» **Exercise aim**: Print the listing below from its opening line through the line holding "return left, right", both ends included.

» **Dataset excerpt**:
· · · · ·

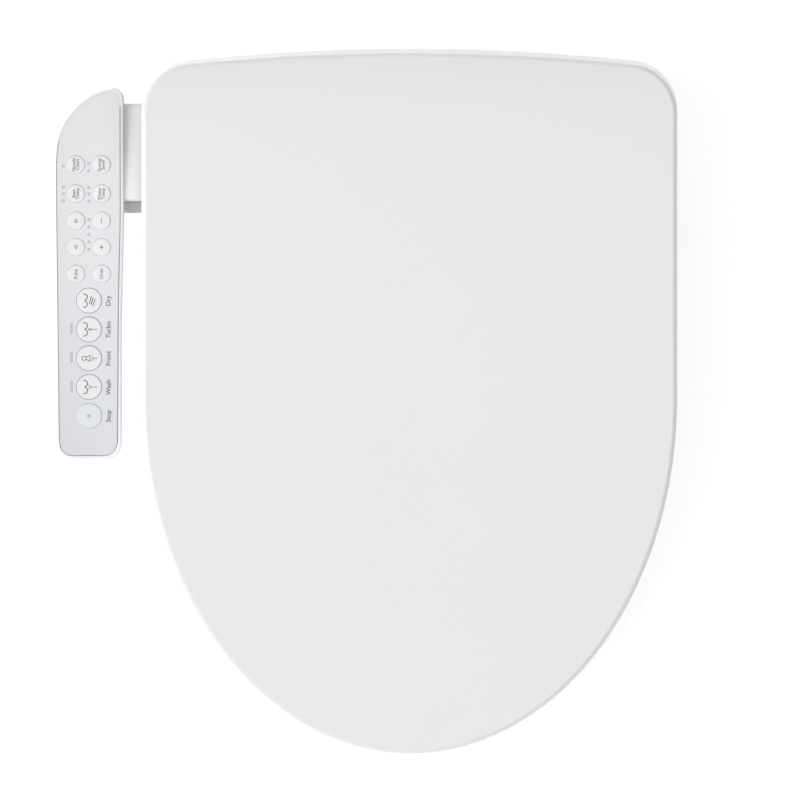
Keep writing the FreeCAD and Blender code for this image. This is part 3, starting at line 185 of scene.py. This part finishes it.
def mesh_piece(name, verts, faces, mat, body, smooth=False):
    me = bpy.data.meshes.new(name)
    me.from_pydata(verts, [], faces)
    me.validate()
    me.update()
    if smooth:
        for p in me.polygons:
            p.use_smooth = True
    o = bpy.data.objects.new(name, me)
    scene.collection.objects.link(o)
    me.materials.append(M[mat])
    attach(o, body)
    return o


def print_and_shade_strip(name, outlines, cx, cy, surface, mat, body, thick=0.035):
    """Closed thin strips laid on the panel: prints, and the painted edge shade of the film. Each outline is a list of
    strips; a strip is a row of (dx, dy) left and right pairs.
    """
    verts, faces = [], []
    for left, right in outlines:
        n = len(left)
        base = len(verts)
        for (lx, ly_), (rx, ry) in zip(left, right):
            for (dx, dy) in ((lx, ly_), (rx, ry)):
                h = surface(dx, dy)
                verts.append(on_panel(cx + dx, cy + dy, h - 0.01))
                verts.append(on_panel(cx + dx, cy + dy, h + thick))
        for i in range(n - 1):
            a, b = base + 4 * i, base + 4 * (i + 1)
            faces += [(a + 1, a + 3, b + 3, b + 1), (a, b, b + 2, a + 2), (a, a + 1, b + 1, b), (a + 2, b + 2, b + 3, a + 3)]
        a, b = base, base + 4 * (n - 1)
        faces += [(a, a + 2, a + 3, a + 1), (b, b + 1, b + 3, b + 2)]
    o = mesh_piece(name, verts, faces, mat, body)
    return o


def stroke(points, width):
    """The two sides of a pen stroke along a path."""
    left, right = [], []
    n = len(points)
    for i, (x, y) in enumerate(points):
        x0, y0 = points[max(0, i - 1)]
        x1, y1 = points[min(n - 1, i + 1)]
        tx, ty = x1 - x0, y1 - y0
        k = math.hypot(tx, ty) or 1.0
        nx, ny = -ty / k * width / 2, tx / k * width / 2
        left.append((x + nx, y + ny))
        right.append((x - nx, y - ny))
    return left, right


def smooth_path(points, n=8):
    """A Catmull-Rom curve through the points."""
    out = []
    for i in range(len(points) - 1):
        p0 = points[max(0, i - 1)]
        p1, p2 = points[i], points[i + 1]
        p3 = points[min(len(points) - 1, i + 2)]
        for k in range(n):
            t = k / n
            out.append(tuple(
                0.5 * (2 * b + (c - a) * t + (2 * a - 5 * b + 4 * c - d) * t * t + (3 * b - a - 3 * c + d) * t ** 3)
                for a, b, c, d in zip(p0, p1, p2, p3)))
    out.append(points[-1])
    return out


def circle_path(x, y, r, n=28):
    return [(x + r * math.cos(2 * math.pi * i / n), y + r * math.sin(2 * math.pi * i / n)) for i in range(n + 1)]


def word(name, text, cx, cy, size, surface, mat, body, heavy=0.0):
    """Upright text that reads towards the rear, laid on the surface that carries it."""
    cu = bpy.data.curves.new(name + "_curve", "FONT")
    cu.body = text
    cu.size = size
    cu.extrude = 0.022
    cu.offset = heavy
    cu.align_x = "CENTER"
    cu.align_y = "CENTER"
    cu.space_line = 0.78
    cu.resolution_u = 3
    tmp = bpy.data.objects.new(name + "_tmp", cu)
    scene.collection.objects.link(tmp)
    bpy.context.view_layer.update()
    dg = bpy.context.evaluated_depsgraph_get()
    me = bpy.data.meshes.new_from_object(tmp.evaluated_get(dg))
    bpy.data.objects.remove(tmp)
    for v in me.vertices:
        a, b, z = v.co
        dx, dy = -b, a
        v.co = on_panel(cx + dx, cy + dy, surface(dx, dy) + 0.012 + z)
    me.name = name
    me.materials.clear()
    me.materials.append(M[mat])
    o = bpy.data.objects.new(name, me)
    scene.collection.objects.link(o)
    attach(o, body)
    return o


# ---------------------------------------------------------------- prints and rings on the panel

SMALL_R, LARGE_R = 6.6, 9.2
sm, lg = dome(SMALL_R), dome(LARGE_R)
FACE = flat(0.03)
SMALL = {
    "nozzle_clean": (-245.9, -36.8, "Nozzle\nClean"), "energy_save": (-227.0, -36.8, "Energy\nSaver"),
    "seat_temp": (-245.9, -58.2, "Seat\nTemp"), "water_temp": (-227.0, -58.2, "Water\nTemp"),
    "pulse": (-245.9, -117.3, "Pulse"), "child": (-227.0, -117.3, "Child"),
}
for key, (x, y, text) in SMALL.items():
    word("mark_" + key, text, x, y, 3.55, sm, "ink", key + "_key", 0.03)

for key, (x, y), sgn in (("nozzle_back", (-245.9, -78.1), 1), ("nozzle_forward", (-245.9, -97.6), -1)):
    pts = [(-b * 0.95 if sgn else b, a * sgn) for a, b in [(-1.1, -1.35), (-1.1, 1.35), (1.35, 0.0), (-1.1, -1.35)]]
    segs = [stroke([pts[i], pts[i + 1]], 0.42) for i in range(3)]
    print_and_shade_strip("mark_" + key, segs, x, y, sm, "ink", key + "_key")
print_and_shade_strip("mark_pressure_down", [stroke([(0.0, -1.75), (0.0, 1.75)], 0.5)], -227.0, -78.1, sm, "ink",
        "pressure_down_key")
print_and_shade_strip("mark_pressure_up", [stroke([(0.0, -1.8), (0.0, 1.8)], 0.5), stroke([(-1.8, 0.0), (-0.25, 0.0)], 0.5),
                             stroke([(0.25, 0.0), (1.8, 0.0)], 0.5)], -227.0, -97.6, sm, "ink",
        "pressure_up_key")

hips = smooth_path([(-4.4, 4.9), (-2.3, 4.6), (-1.25, 3.1), (-1.6, 1.2), (-3.1, 0.0), (-1.6, -1.2), (-1.25, -3.1),
                    (-2.3, -4.6), (-4.4, -4.9)])
heat = [smooth_path([(0.3, -2.4), (0.7, -0.6), (1.2, 1.3), (1.8, 3.3)]),
        smooth_path([(1.7, -2.9), (2.0, -1.2), (2.6, 0.6), (3.1, 2.4)]),
        smooth_path([(3.1, -3.7), (3.4, -2.2), (4.0, -0.5), (4.6, 1.2)])]
X0 = -236.3
print_and_shade_strip("mark_dry", [stroke(hips, 0.68)] + [stroke(q, 0.62) for q in heat], X0, -137.0, lg, "ink", "dry_key")
stem = [(2.5, 0.0), (6.2, 0.0)]
fan3 = [[(-0.6, 1.7), (1.9, 0.35)], [(-0.9, 0.0), (1.7, 0.0)], [(-0.6, -1.7), (1.9, -0.35)]]
jets = [[(-0.4, 0.75), (2.1, 0.65)], [(-0.8, 0.0), (2.1, 0.0)], [(-0.4, -0.75), (2.1, -0.65)]]
print_and_shade_strip("mark_turbo", [stroke(hips, 0.68), stroke(stem, 0.45)] + [stroke(q, 0.36) for q in jets], X0, -158.2, lg,
        "ink", "turbo_key")
print_and_shade_strip("mark_rear_wash", [stroke(hips, 0.68), stroke(stem, 0.45)] + [stroke(q, 0.36) for q in fan3], X0, -200.7, lg,
        "ink", "rear_wash_key")
gown = [(-2.1, 0.75), (0.7, 2.3), (0.7, -2.3), (-2.1, -0.75)]
print_and_shade_strip("mark_front_wash",
        [stroke(circle_path(-3.7, 0.0, 1.55), 0.5)] + [stroke([gown[i], gown[i + 1]], 0.5) for i in range(3)]
        + [stroke([(4.6, 0.0), (6.3, 0.0)], 0.45)]
        + [stroke(q, 0.34) for q in ([(1.7, 1.7), (4.0, 0.35)], [(1.6, 0.0), (4.0, 0.0)], [(1.7, -1.7), (4.0, -0.35)])],
        X0, -179.5, lg, "ink", "front_wash_key")
print_and_shade_strip("mark_stop", [([(-1.5, -1.4), (-1.5, 1.4)], [(1.3, -1.4), (1.3, 1.4)])], X0, -222.0, lg, "blue", "stop_key")

for key, y, text in (("dry", -137.0, "Dry"), ("turbo", -158.2, "Turbo"), ("front", -179.5, "Front"),
                     ("wash", -200.7, "Wash"), ("stop", -222.0, "Stop")):
    word("label_" + key, text, -221.9, y - 0.2, 4.9, FACE, "ink", "unit", 0.06)


def ring(name, cx, cy, radius, tube, z, mat, body, seg=72, sides=10, shade=None):
    verts, faces = [], []
    for i in range(seg):
        a = 2 * math.pi * i / seg
        for k in range(sides):
            b = 2 * math.pi * k / sides
            r = radius + tube * math.cos(b)
            verts.append(on_panel(cx + r * math.cos(a), cy + r * math.sin(a), z + tube * math.sin(b)))
    for i in range(seg):
        for k in range(sides):
            i2, k2 = (i + 1) % seg, (k + 1) % sides
            faces.append((i * sides + k, i2 * sides + k, i2 * sides + k2, i * sides + k2))
    o = mesh_piece(name, verts, faces, mat, body, True)
    return o


for key, y in (("dry", -137.0), ("turbo", -158.2), ("front_wash", -179.5), ("rear_wash", -200.7)):
    ring("ring_" + key, X0, y, LARGE_R + 0.175, 0.15, -0.06, "ring", "unit")
for key, (x, y) in {"nozzle_clean": (-245.9, -36.8), "energy_save": (-227.0, -36.8), "seat_temp": (-245.9, -58.2),
                    "water_temp": (-227.0, -58.2), "nozzle_back": (-245.9, -78.1), "pressure_down": (-227.0, -78.1),
                    "nozzle_forward": (-245.9, -97.6), "pressure_up": (-227.0, -97.6), "pulse": (-245.9, -117.3),
                    "child": (-227.0, -117.3)}.items():
    ring("skirt_" + key, x, y, SMALL_R + 0.175, 0.165, -0.04, "film", "unit", seg=56)
ring("ring_stop", X0, -222.0, LARGE_R + 0.175, 0.14, -0.08, "ring_blue", "unit")

# painted shade round the recessed film, standing in for its edge shadow: heavy along the right side, fine round the
# front, fading up the left
RIGHT = [(-213.2, 6.0), (-213.2, -20.0), (-213.2, -74.4), (-213.7, -98.0), (-214.6, -136.9), (-215.2, -210.4), (-215.5, -241.0)]
FRONT = [(-215.5, -241.0), (-216.4, -245.6), (-219.2, -249.3), (-223.0, -251.2), (-226.6, -251.4), (-238.0, -251.4),
         (-248.8, -251.4), (-252.8, -250.6), (-256.3, -247.6), (-258.2, -243.4), (-258.45, -240.3)]
LEFT = [(-258.45, -240.3), (-259.2, -160.0), (-260.1, -60.0), (-260.15, -37.6), (-259.2, -25.1), (-258.2, -19.0)]


# a painted shade strip along one edge of the film, widening from w0 to w1
def edge_shade(name, pts, w0, w1, mat):
    n = len(pts)
    left, right = [], []
    for i, (x, y) in enumerate(pts):
        w = w0 + (w1 - w0) * i / (n - 1)
        (a, b) = stroke(pts, w)
        left.append(a[i])
        right.append(b[i])
    return print_and_shade_strip(name, [(left, right)], 0.0, 0.0, flat(0.02), mat, "unit", thick=0.04)


edge_shade("edge_shade_right", smooth_path(RIGHT, 6), 0.75, 0.9, "line")
edge_shade("edge_shade_front", smooth_path(FRONT, 6), 0.6, 0.6, "line")
edge_shade("edge_shade_left", smooth_path(LEFT, 6), 0.8, 0.45, "line")

# ---------------------------------------------------------------- floor, light, camera

bpy.ops.mesh.primitive_plane_add(size=24.0, location=(0, -0.2, -0.0006))
floor = bpy.context.active_object
floor.name = "floor"
fm = bpy.data.materials.new("pale_floor")
fm.use_nodes = True
fb = fm.node_tree.nodes["Principled BSDF"]
fb.inputs["Base Color"].default_value = (0.93, 0.93, 0.93, 1)
fb.inputs["Roughness"].default_value = 0.9
fb.inputs["Emission Color"].default_value = (1, 1, 1, 1)
fb.inputs["Emission Strength"].default_value = 0.42
floor.data.materials.append(fm)

world = bpy.data.worlds.new("studio")
scene.world = world
world.use_nodes = True
wn, wl = world.node_tree.nodes, world.node_tree.links
bg = wn["Background"]
wtc = wn.new("ShaderNodeTexCoord")
wsep = wn.new("ShaderNodeSeparateXYZ")
wl.new(wtc.outputs["Generated"], wsep.inputs["Vector"])
wmr = wn.new("ShaderNodeMapRange")
wmr.inputs["From Min"].default_value = -1.0
wmr.inputs["From Max"].default_value = 1.0
wmr.inputs["To Min"].default_value = 0.62
wmr.inputs["To Max"].default_value = 0.22
wl.new(wsep.outputs["X"], wmr.inputs["Value"])
wl.new(wmr.outputs["Result"], bg.inputs["Strength"])
bg.inputs["Color"].default_value = (1.0, 1.0, 1.0, 1)


def sun(name, direction, strength, angle):
    d = bpy.data.lights.new(name, "SUN")
    d.energy = strength
    d.angle = math.radians(angle)
    o = bpy.data.objects.new(name, d)
    scene.collection.objects.link(o)
    o.rotation_euler = Vector(direction).to_track_quat("Z", "Y").to_euler()
    return o


sun("key_left", (-1.0, -0.28, 1.05), 1.9, 40)
sun("fill_top", (0.15, -0.1, 1.0), 0.72, 60)

cam_data = bpy.data.cameras.new("camera")
cam = bpy.data.objects.new("camera", cam_data)
scene.collection.objects.link(cam)
cam.location = (-0.00684, -0.21035, 8.1)
cam.rotation_euler = (0.0, 0.0, 0.0)
cam_data.sensor_width = 36.0
cam_data.lens = 36.0 * 8.0 / 0.588
cam_data.clip_end = 50.0
scene.camera = cam
scene.view_settings.view_transform = "Standard"
scene.view_settings.look = "None"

· · · · ·

» **Finished exercise**:
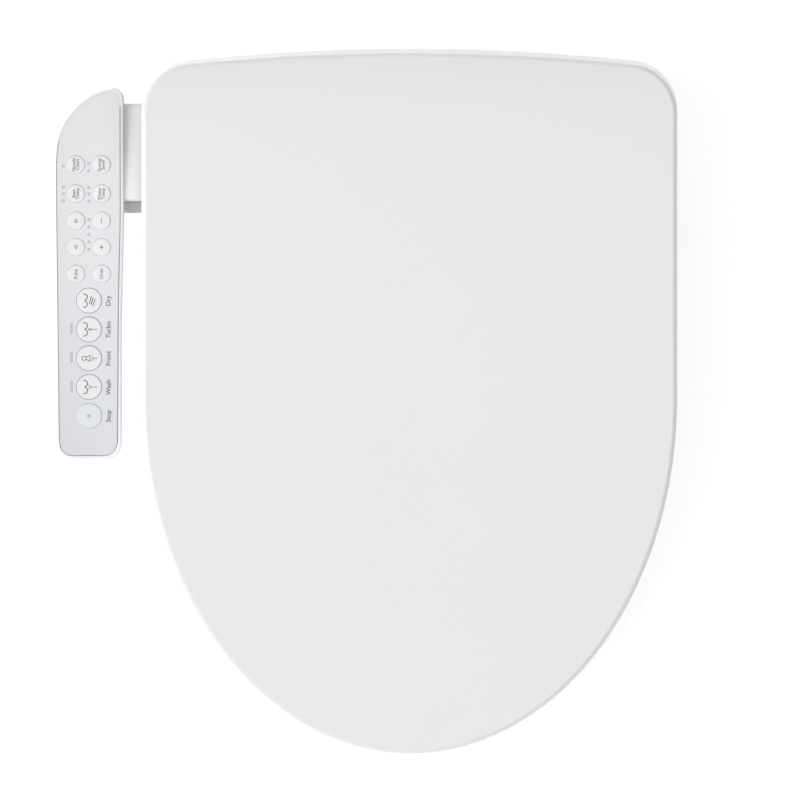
Keep writing the FreeCAD and Blender code for this image. This is part 3, starting at line 185 of scene.py. This part finishes it.
def mesh_piece(name, verts, faces, mat, body, smooth=False):
    me = bpy.data.meshes.new(name)
    me.from_pydata(verts, [], faces)
    me.validate()
    me.update()
    if smooth:
        for p in me.polygons:
            p.use_smooth = True
    o = bpy.data.objects.new(name, me)
    scene.collection.objects.link(o)
    me.materials.append(M[mat])
    attach(o, body)
    return o


def print_and_shade_strip(name, outlines, cx, cy, surface, mat, body, thick=0.035):
    """Closed thin strips laid on the panel: prints, and the painted edge shade of the film. Each outline is a list of
    strips; a strip is a row of (dx, dy) left and right pairs.
    """
    verts, faces = [], []
    for left, right in outlines:
        n = len(left)
        base = len(verts)
        for (lx, ly_), (rx, ry) in zip(left, right):
            for (dx, dy) in ((lx, ly_), (rx, ry)):
                h = surface(dx, dy)
                verts.append(on_panel(cx + dx, cy + dy, h - 0.01))
                verts.append(on_panel(cx + dx, cy + dy, h + thick))
        for i in range(n - 1):
            a, b = base + 4 * i, base + 4 * (i + 1)
            faces += [(a + 1, a + 3, b + 3, b + 1), (a, b, b + 2, a + 2), (a, a + 1, b + 1, b), (a + 2, b + 2, b + 3, a + 3)]
        a, b = base, base + 4 * (n - 1)
        faces += [(a, a + 2, a + 3, a + 1), (b, b + 1, b + 3, b + 2)]
    o = mesh_piece(name, verts, faces, mat, body)
    return o


def stroke(points, width):
    """The two sides of a pen stroke along a path."""
    left, right = [], []
    n = len(points)
    for i, (x, y) in enumerate(points):
        x0, y0 = points[max(0, i - 1)]
        x1, y1 = points[min(n - 1, i + 1)]
        tx, ty = x1 - x0, y1 - y0
        k = math.hypot(tx, ty) or 1.0
        nx, ny = -ty / k * width / 2, tx / k * width / 2
        left.append((x + nx, y + ny))
        right.append((x - nx, y - ny))
    return left, right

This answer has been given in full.